A very large body of mathematics aims to solve optimization problems of all kinds. In R, the optimize()
function provides one fairly simple mechanism for optimizing functions.
Imagine you’re the sales director of a company and you need to set the best price for your product. In other words, find the price of a product that maximizes revenue.
In economics, a simple model of pricing states that people buy less of a given product when the price increases. Here’s a very simple function that has this behavior:
> sales <- function(price) { 100 - 0.5 * price }
Expected revenue is then simply the product of price and expected sales:
> revenue <- function(price) { price * sales(price) }
You can use the curve()
function to plot continuous functions. This takes a function as input and produces a plot. Try to plot the behavior of sales and revenue using the curve()
function, varying price from $50 to $150:
> par(mfrow=c(1, 2))
> curve(sales, from=50, to=150, xname=”price”, ylab=”Sales”, main=”Sales”)

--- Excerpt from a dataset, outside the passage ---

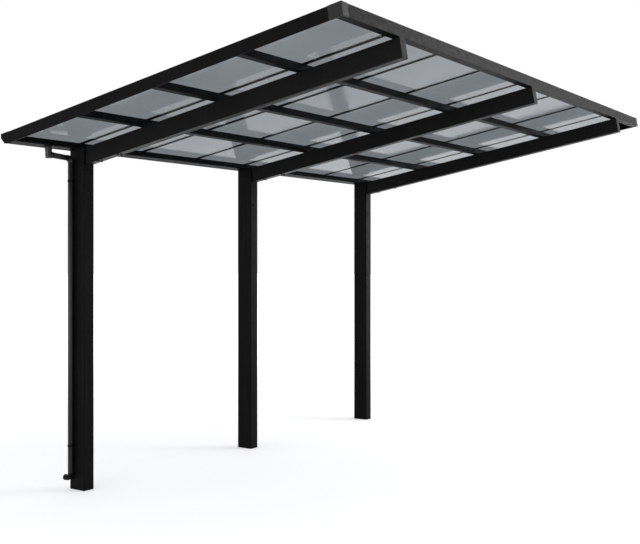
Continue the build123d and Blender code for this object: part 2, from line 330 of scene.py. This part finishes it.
def seat(point, out):
    """A matrix whose Z is the outward direction at a point on a face."""
    z = Vector(out).normalized()
    x = z.orthogonal().normalized()
    if abs(z.y) < 0.9:
        x = Vector((0, 1, 0)).cross(z).normalized()
    y = z.cross(x)
    return Matrix.Translation(Vector(point)) @ Matrix((x, y, z)).transposed().to_4x4()


def turned(bm, at, profile, hexagon=()):
    """Spins (radius, height) points round Z of the seat; rings named in hexagon get six corners."""
    rings = []
    for index, (r, h) in enumerate(profile):
        if r == 0:
            rings.append([bm.verts.new(at @ Vector((0, 0, h)))])
            continue
        ring = []
        for k in range(HEAD_SIDES):
            a = 2 * math.pi * k / HEAD_SIDES
            rr = r
            if index in hexagon:
                b = (a % (math.pi / 3)) - math.pi / 6
                rr = r * math.cos(math.pi / 6) / math.cos(b)
            ring.append(bm.verts.new(at @ Vector((rr * math.cos(a), rr * math.sin(a), h))))
        rings.append(ring)
    for a, b in zip(rings, rings[1:]):
        for k in range(HEAD_SIDES):
            n = (k + 1) % HEAD_SIDES
            if len(b) == 1:
                bm.faces.new((a[k], a[n], b[0]))
            elif len(a) == 1:
                bm.faces.new((a[0], b[n], b[k]))
            else:
                bm.faces.new((a[k], a[n], b[n], b[k]))


def pan_head(bm, point, out, r, h):
    """A pan head with a hexagon socket, closed below just inside the face it sits on."""
    foot = [(0, -HEAD_IN_FACE), (r * 0.98, -HEAD_IN_FACE), (r, 0)]
    dome = [(r, h * 0.30), (r * 0.93, h * 0.62), (r * 0.74, h * 0.90), (r * 0.52, h)]
    socket = [(r * 0.46, h), (r * 0.43, h * 0.93), (r * 0.42, h * 0.35)]
    turned(bm, seat(point, out), foot + dome + socket + [(0, h * 0.25)], (7, 8, 9))


def washer(bm, point, out, r, h):
    profile = ((0, -WASHER_IN_FACE), (r, -WASHER_IN_FACE), (r, h * 0.7), (r * 0.94, h), (0, h))
    turned(bm, seat(point, out), profile)


def head_on_washer(bm, point, out, washer_size, head_size):
    washer(bm, point, out, *washer_size)
    pan_head(bm, point + (washer_size[1] - HEAD_IN_WASHER) * out, out, *head_size)


def prism(bm, section, place):
    """A straight strip: section points placed at both ends by place(point, end)."""
    ends = [[bm.verts.new(place(p, end)) for p in section] for end in (0, 1)]
    count = len(section)
    for k in range(count):
        n = (k + 1) % count
        bm.faces.new((ends[0][k], ends[0][n], ends[1][n], ends[1][k]))
    bm.faces.new(list(reversed(ends[0])))
    bm.faces.new(ends[1])


def bead(side, width, height):
    """A quarter-round bead's section: flat on the pane and against the metal, at its origin."""
    angles = [k * math.pi / 8 for k in range(5)]
    return [(0, 0)] + [(side * width * math.cos(a), height * math.sin(a)) for a in angles]


def seal_along(bm, y, side, seal, start, end):
    """A bead up the slope on the panes, against an upright edge at y."""
    ends = (start, end)
    prism(bm, bead(side, *seal), lambda p, e: spot(ends[e], y + p[0], PANE_HIGH + p[1]))


def seal_across(bm, s, seal, start, end):
    """A bead along the row of posts on the panes, against the free edge's lip at s."""
    ends = (start, end)
    prism(bm, bead(-1, *seal), lambda p, e: spot(s + p[0], ends[e], PANE_HIGH + p[1]))


# Screws of the post brackets: two in the inner face of each post.
bm = bmesh.new()
for y in POSTS:
    for drop in POST_SCREW_DROPS:
        pan_head(bm, (POST_X / 2, y - POST_SCREW_ASIDE, START.z - drop), (1, 0, 0), *POST_SCREW)
piece("post_screws", bm, SCREW_COAT)

# Bolts under the arms beside the posts, in pairs, each on a washer.
bm = bmesh.new()
for y in POSTS:
    for s in ARM_BOLT_S:
        for side in (-1, 1):
            head_on_washer(bm, spot(s, y + side * ARM_BOLT_ASIDE, 0), -UP, ARM_BOLT_WASHER, ARM_BOLT)
piece("arm_bolts", bm, SCREW_COAT)

# One screw near the top of each arm's end cap, and one in each of the arm's sides near it.
bm = bmesh.new()
for y in POSTS:
    pan_head(bm, spot(REACH, y, ARM_H - CAP_SCREW_UNDER), ALONG, *CAP_SCREW)
    for side in (-1, 1):
        at = spot(REACH - SIDE_SCREW_BACK, y + side * ARM_Y / 2, ARM_H / 2)
        pan_head(bm, at, (0, side, 0), *CAP_SCREW)
piece("arm_cap_screws", bm, SCREW_COAT)

# Screws through the bars' head strips at every purlin and at both ends.
bm = bmesh.new()
for y in BARS:
    for s in [BAR_SCREW_FIRST] + PURLINS + [BAR_END - BAR_SCREW_BACK]:
        head_on_washer(bm, spot(s, y, BAR_HIGH), UP, BAR_SCREW_WASHER, BAR_SCREW)
piece("bar_screws", bm, BRIGHT_STEEL)

# Clip screws in the front post's outer side, beside the downpipe.
bm = bmesh.new()
screw_x = middle("downpipe").x + CLIP_SCREW_ASIDE
screw_y = POSTS[0] - POST_Y / 2 - CLIP_PLATE
for clip in ("pipe_clip_high", "pipe_clip_low"):
    pan_head(bm, (screw_x, screw_y, middle(clip).z), (0, -1, 0), *CLIP_SCREW)
piece("clip_screws", bm, SCREW_COAT)

# Seals on the panes, along both sides of the bars' head strips.
bm = bmesh.new()
for y in BARS:
    for side in (-1, 1):
        seal_along(bm, y + side * BAR_Y / 2, side, BAR_SEAL, BAR_START, BAR_END)
piece("bar_seals", bm, RUBBER, False)

# Seals on the panes, along the edge rails' lips. The bars end at the free edge's lip.
bm = bmesh.new()
seal_along(bm, FRONT_LIP, 1, RAIL_SEAL, RAIL_START, BAR_END)
seal_along(bm, BACK_LIP, -1, RAIL_SEAL, RAIL_START, BAR_END)
gaps = [FRONT_LIP] + [edge for y in BARS for edge in (y - BAR_Y / 2, y + BAR_Y / 2)] + [BACK_LIP]
for start, end in zip(gaps[::2], gaps[1::2]):
    seal_across(bm, BAR_END, RAIL_SEAL, start, end)
piece("rail_seals", bm, RUBBER, False)

# Plugs that close the low ends of the bars over the gutter.
bm = bmesh.new()
head = [(BAR_Y / 2, BAR_HIGH), (BAR_Y / 2, PANE_HIGH)]
stem = [(PLUG_STEM_Y / 2, PANE_HIGH - PLUG_UNDER_PANE), (PLUG_STEM_Y / 2, BAR_LOW + PLUG_OVER_FOOT)]
outline = head + stem + [(-a, h) for a, h in reversed(head + stem)]
for y in BARS:
    ends = (BAR_START - PLUG_THICK, BAR_START)
    prism(bm, outline, lambda p, e: spot(ends[e], y + p[0], p[1]))
piece("bar_plugs", bm, RUBBER, False)


# Stage.
def background_ray(nt):
    """1 for camera, glossy and transmission rays, which see the white background."""
    path = node(nt, "ShaderNodeLightPath")
    seen = larger(nt, path.outputs["Is Camera Ray"], path.outputs["Is Glossy Ray"])
    return larger(nt, seen, path.outputs["Is Transmission Ray"])


# Far from the object the floor is wholly white to those rays. Near it, where its shadow lies, it glows
# only in part and is lit for the rest.
FLOOR_HALF = 90.0
SHADE_NEAR, SHADE_FAR, NEAR_GLOW = 3.0, 9.0, 0.42
mesh = bpy.data.meshes.new("floor")
corners = [(x * FLOOR_HALF, y * FLOOR_HALF, 0) for x, y in ((-1, -1), (1, -1), (1, 1), (-1, 1))]
mesh.from_pydata(corners, [], [(0, 1, 2, 3)])
floor = bpy.data.objects.new("floor", mesh)
bpy.context.scene.collection.objects.link(floor)
floor_mat, nt, bsdf, out = tree("floor_paint")
bsdf.inputs["Base Color"].default_value = (0.90, 0.90, 0.90, 1.0)
bsdf.inputs["Roughness"].default_value = 0.9
bsdf.inputs["Specular IOR Level"].default_value = 0.1
glow = node(nt, "ShaderNodeEmission")
glow.inputs["Color"].default_value = (1.0, 1.0, 1.0, 1.0)
away = node(nt, "ShaderNodeVectorMath", operation="LENGTH")
nt.links.new(object_place(nt), away.inputs[0])
glow_share = ramp(nt, away.outputs["Value"], SHADE_NEAR, SHADE_FAR, NEAR_GLOW, 1.0)
nt.links.new(times(nt, background_ray(nt), glow_share), glow.inputs["Strength"])
both = node(nt, "ShaderNodeAddShader")
nt.links.new(bsdf.outputs[0], both.inputs[0])
nt.links.new(glow.outputs[0], both.inputs[1])
nt.links.new(both.outputs[0], out.inputs["Surface"])
mesh.materials.append(floor_mat)


def background(nt, colour, strength):
    shade = node(nt, "ShaderNodeBackground")
    shade.inputs["Color"].default_value = colour + (1.0,)
    shade.inputs["Strength"].default_value = strength
    return shade


world = bpy.data.worlds.new("studio")
bpy.context.scene.world = world
world.use_nodes = True
nt = world.node_tree
nt.nodes.clear()
soft = background(nt, (0.97, 0.985, 1.0), 0.60)
white = background(nt, (1.0, 1.0, 1.0), 1.0)
two_way(nt, background_ray(nt), soft, white, node(nt, "ShaderNodeOutputWorld"))


def lamp(name, place, aim, width, height, power):
    data = bpy.data.lights.new(name, "AREA")
    data.shape = "RECTANGLE"
    data.size = width
    data.size_y = height
    data.energy = power
    obj = bpy.data.objects.new(name, data)
    obj.location = place
    obj.rotation_euler = (Vector(aim) - Vector(place)).to_track_quat("-Z", "Y").to_euler()
    bpy.context.scene.collection.objects.link(obj)


lamp("key", (7.0, 6.0, 6.0), (1.2, 0.5, 1.6), 4.0, 4.0, 350.0)
lamp("side", (5.0, 11.0, 2.5), (0.5, 1.0, 1.6), 4.0, 3.0, 300.0)
lamp("fill", (3.0, -20.0, 1.6), (1.0, 0.0, 2.4), 9.0, 5.0, 1300.0)

# Camera, solved from the photo. The focal length and the horizon's shift are in the photo's pixels.
PHOTO_WIDTH, FOCAL_PIXELS, HORIZON_SHIFT = 640, 960.31, 11.313
CAMERA_PLACE, CAMERA_TURN = (5.377, -6.554, 1.642), 35.059
cam = bpy.data.cameras.new("camera")
cam.sensor_fit = "HORIZONTAL"
cam.sensor_width = 36.0
cam.lens = FOCAL_PIXELS / PHOTO_WIDTH * cam.sensor_width
cam.shift_y = -HORIZON_SHIFT / PHOTO_WIDTH
cam.clip_end = 400.0
camera = bpy.data.objects.new("camera", cam)
camera.location = CAMERA_PLACE
camera.rotation_euler = (math.radians(90), 0, math.radians(CAMERA_TURN))
bpy.context.scene.collection.objects.link(camera)
bpy.context.scene.camera = camera
bpy.context.scene.view_settings.view_transform = "Standard"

> curve(revenue, from=50, to=150, xname=”price”, ylab=”Revenue”, main=”Revenue”)
> par(mfrow=c(1, 1))
Your results should look similar to Figure 19-1.
Figure 19-1: A model of expected sales and revenue.
You have a working model of sales and revenue. From the figure, you can see immediately that there is a point of maximum revenue. Next, use the R function optimize()
to find the value of that maximum. To use optimize()
, you need to tell it which function to use (in this case, revenue()
), as well as the interval (in this case, prices between 50 and 150). By default, optimize()
searches for a minimum value, so in this case you have to tell it to search for maximum value:
> optimize(revenue, interval=c(50, 150), maximum=TRUE)
$maximum
[1] 100
$objective
[1] 5000
And there you go. Charge a price of $100, and expect to get $5,000 in revenue.